Freshman point guard London Perrantes is coming into his own, looking more comfortable handling the ball as Virginia prepares to enter the most difficult stretch of its schedule. Anderson continues to provide a spark off the bench, while Brogdon is increasingly becoming a threat to shoot or attack off the dribble.

The defense has also shown it can do more than just compete in the conference. Against the Wolfpack, Virginia’s defense held T.J. Warren — the ACC’s leading scorer — to just four points.

But the most significant difference in this team is Harris and Mitchell beginning to look like their old selves. Harris has looked increasingly confident shooting the ball from beyond the arc, while Mitchell has led the Cavaliers’ domination of the boards the past three games.

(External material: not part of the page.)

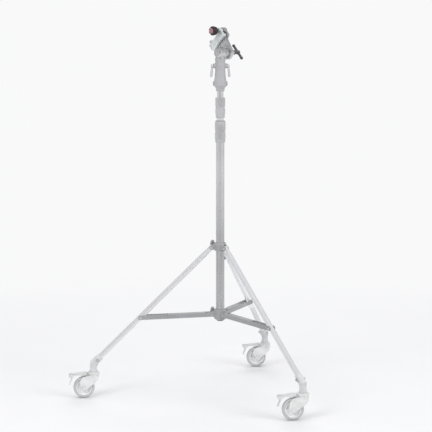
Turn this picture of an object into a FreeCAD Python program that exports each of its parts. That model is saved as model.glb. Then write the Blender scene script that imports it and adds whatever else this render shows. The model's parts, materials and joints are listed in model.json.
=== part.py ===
import FreeCAD, Part
import math
import os

# Rolling lighting stand: folding three-leg base on braked casters, two
# telescoping risers, receiver head with two locking handles and a tilting
# tube clamp.  Millimetres, +Z up, origin on the floor on the column axis.

Vector = FreeCAD.Vector
os.makedirs("parts", exist_ok=True)

# ------------------------------------------------------------ dimensions
# _R is an outer radius, _BORE an inner radius, _Z0 and _Z1 bottom and top heights,
# _AZ an angle about the column in degrees from +X.
X_AXIS = (1, 0, 0)
Y_AXIS = (0, 1, 0)
Z_AXIS = (0, 0, 1)

RUN = 0.06                # radial running clearance
PIN_R = 4.0               # pivot pins, rivets and foot bolts
LOCK_SCREW_R = 5.0        # screws of the hub knobs and riser levers

LEG_AZ = {"a": 180.0, "b": -60.0, "c": 60.0}
KNOB_AZ = 120.0           # hub locking knobs
LEVER_AZ = -98.0          # riser locking levers

COLUMN_R, COLUMN_BORE = 20.0, 18.0
COLUMN_Z0, COLUMN_Z1 = 364.0, 1250.0
RISER1_R, RISER1_BORE = 17.5, 15.5
RISER1_Z0, RISER1_Z1 = 400.0, 1364.0
RISER2_R, RISER2_BORE = 15.0, 12.8
RISER2_Z0, RISER2_Z1 = 428.0, 1498.0

COLLAR1_Z0, COLLAR1_Z1 = 1203.0, 1302.0
COLLAR2_Z0, COLLAR2_Z1 = 1318.0, 1413.0
COLLAR1_R, COLLAR2_R = 25.0, 23.0
LOCK1_Z, LOCK2_Z = 1278.0, 1389.0
BUSH_R = COLUMN_R         # guide bush, seated in the lower collar
COLLAR_BOSS = 8.4         # lever boss, proud of the collar
LEVER_GAP = 0.4           # boss face to lever hub
SCREW_TIP_GAP = 0.3       # knob or handle screw tip to what it bears on
RISER_TIP_GAP = 0.25      # riser lever screw tip to the riser

HUB_PIVOT_R = 42.0        # leg and brace pivots from the column axis
LEG_PIVOT_Z = 705.0
BRACE_PIVOT_Z = 385.0
LEG_KNOB_Z = 710.0
BRACE_KNOB_Z = BRACE_PIVOT_Z + 1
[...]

Despite its substantial depth, this team still relies heavily on its seniors and will continue to do so as ACC play heats up. It’s no coincidence that as Harris and Mitchell’s play has begun to improve, the Cavaliers have started blowing teams out.

This Virginia team has shown that it has the potential to be very good. A 31-point win on the road against the Wolfpack bodes well for a team who was knocked last season for not being able to win on the road. Its dismal free-throw shooting percentage is steadily improving, and things finally seem to be clicking for the Cavaliers.

A true road test presents itself Monday, when Virginia visits Cameron Indoor Stadium. Already one of the most difficult places to play in the nation, the Duke Blue Devils are coming off of a loss to Clemson and are certainly seeking revenge for the Cavaliers upsetting them in Charlottesville last season.

Anything is possible, including Harris delivering an encore 36-point performance or an outcome less desirable to Virginia fans. The Cavaliers appeared inconsistent during 2013, and Monday night will go a long way toward revealing whether or not this 2014 team is for real.

But if not, there’s always 2015, right?